We climbed over limestone boulders and avoided thorny branches. Once I tripped a bit when a vine attached itself to my shoe. Bit by bit we wended our way up and up until we reached a place where I could see the ancient, squared stones, perfectly fit together. Walls appeared with jungle atop their carefully designed faces. Gordo took the lead and called me to an edge where I could peer down into the dense undergrowth 30 meters (100 feet) below. He showed me fallen stones and what appeared to be areas unfinished by ancient architects.

With such a large structure, there must have been smaller structures in the jungle below. Typically, a pyramid is built in the center of the Maya city. And of course, the cenote would have been a sacred source of water over 500 years ago and probably a source of water at a later date for the henequen hacienda built by the Spanish who inhabited the city after its fall.


How do you even get your mind around such a thing? To stand there on top of an ancient temple, a mul, or mountain built to reverence the Maya gods? How do you shake yourself hard enough to let the significance of such an experience dawn on your consciousness? Only Gordo’s family and very close friends knew of its existence. Only they had seen it in hundreds of years.


We carefully made our way back down to the flat plain that is the land the jungle sprouts from. I was tired. I was elated. I was overwhelmed. I was underwhelmed. I think it would take me days to internalize the significance of the experience. I focused just on putting one foot in front of the other and safely making it to the bottom.


And then, a half hour later, we were sitting having lunch on top of what was likely the tableau of a grand Maya palace or perhaps the raised platform of a busy marketplace teeming with life more than half an eon before. We had a simple lunch. Hands grabbed tortillas and dipped them into the soups, folding the soft circles of cooked masa to grab chunks of fatty beef or swollen elbow pasta and feed hungry bellies.


We rested. We ate. We drank ice cold coke and refreshed ourselves. Gordo’s father, Thomas beamed, but not from pride about his land, rather from an inner peace that I may never know. One, I imagine that comes from a lifetime of living off the land and working closely with friends and family. Max was so relaxed, chatting and smiling, and leaning back on the rusty garbage can turned upside down and into a makeshift stool. Don Francisco and Gordo made more plans to clear the immediate area and expand the simple structure they were building there, perhaps to make it into a place they could spend the night while harvesting wood for making coal for fires to cook on in their homes in the small nearby village.

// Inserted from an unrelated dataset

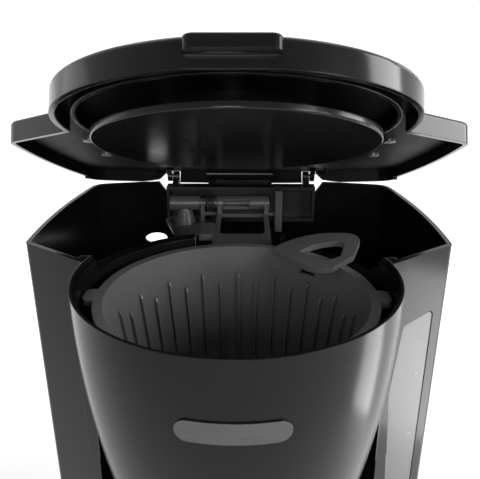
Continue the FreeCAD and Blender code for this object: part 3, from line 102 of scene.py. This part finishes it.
def plastic(name, tone, rough, grain=2600.0, strength=0.08, edge=0.0006, tint=(1.0, 1.0, 1.03), spread=0.05,
            specular=0.5):
    """Moulded plastic: slightly uneven tone and gloss, and a fine moulded grain."""
    mat, nodes, links, shader, place = new_material(name)
    cloud = noise(nodes, links, place, 14.0, 4.0)
    low = tuple(tone * 0.92 * t for t in tint) + (1.0,)
    high = tuple(tone * 1.08 * t for t in tint) + (1.0,)
    links.new(ramp(nodes, links, cloud.outputs["Fac"], low, high), shader.inputs["Base Color"])
    haze = noise(nodes, links, place, 45.0, 5.0, 0.6)
    glossy, dull = grey(rough * (1 - spread)), grey(rough * (1 + spread))
    links.new(ramp(nodes, links, haze.outputs["Fac"], glossy, dull), shader.inputs["Roughness"])
    fine = noise(nodes, links, place, grain, 2.0)
    bumped(nodes, links, shader, fine.outputs["Fac"], strength, GRAIN_DEPTH, edge)
    shader.inputs["Specular IOR Level"].default_value = specular
    return mat


def metal(name, colour, rough, stretch=(1.0, 1.0, 1.0), grain=900.0, strength=0.12, edge=0.0004):
    """Plain metal with a drawn or cast grain."""
    mat, nodes, links, shader, place = new_material(name)
    mapping = nodes.new("ShaderNodeMapping")
    mapping.inputs["Scale"].default_value = stretch
    links.new(place.outputs["Object"], mapping.inputs["Vector"])
    tex = nodes.new("ShaderNodeTexNoise")
    tex.inputs["Scale"].default_value = grain
    tex.inputs["Detail"].default_value = 4.0
    links.new(mapping.outputs["Vector"], tex.inputs["Vector"])
    low = tuple(c * 0.85 for c in colour) + (1.0,)
    high = tuple(min(1.0, c * 1.1) for c in colour) + (1.0,)
    links.new(ramp(nodes, links, tex.outputs["Fac"], low, high), shader.inputs["Base Color"])
    links.new(ramp(nodes, links, tex.outputs["Fac"], grey(rough * 0.8), grey(rough * 1.2)),
              shader.inputs["Roughness"])
    bumped(nodes, links, shader, tex.outputs["Fac"], strength, GRAIN_DEPTH, edge)
    shader.inputs["Metallic"].default_value = 1.0
    return mat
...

Much of the talk was in Yucatec Maya, a language full of glottal stops so foreign to any Romantic languages. The rest of the conversation was in Spanish. None but mine was in English.


It was in this moment that I knew I was exactly where I was supposed to be. For most of my life I felt profoundly drawn to a darker skinned people with a mysterious, almost undecipherable language. Since the age of 10, I knew I would one day be in the Maya jungles among the ruins. Peace swept over me. Contentment warmed me from the inside. How profound to have these gentle people so openly, excitedly, sharing their secrets with me. The walk into the ruins was accompanied by mystical stories of their ancestors. Stories I am sure no gringa has heard before. The journey was filled with tales of jungle guardians and secrets of how the Maya built the pyramids. Don Francisco told us the Maya were once people of the night. They worked into the wee hours of the morning carving stone from the earth and as long as the stars shone and the sun was buried in the underworld, the stone became as soap, as light and as easy to carve. He said that once the sun climbed back into the land of the living it warmed the beautifully carved and perfectly cut karst and turned it from soap back into stone, hard, unforgiving, and ready to support the sacred mountain of the pyramid for the gods for centuries to come.


Magic. There is no other word for it. Except maybe family, for that is what I, to them, have become.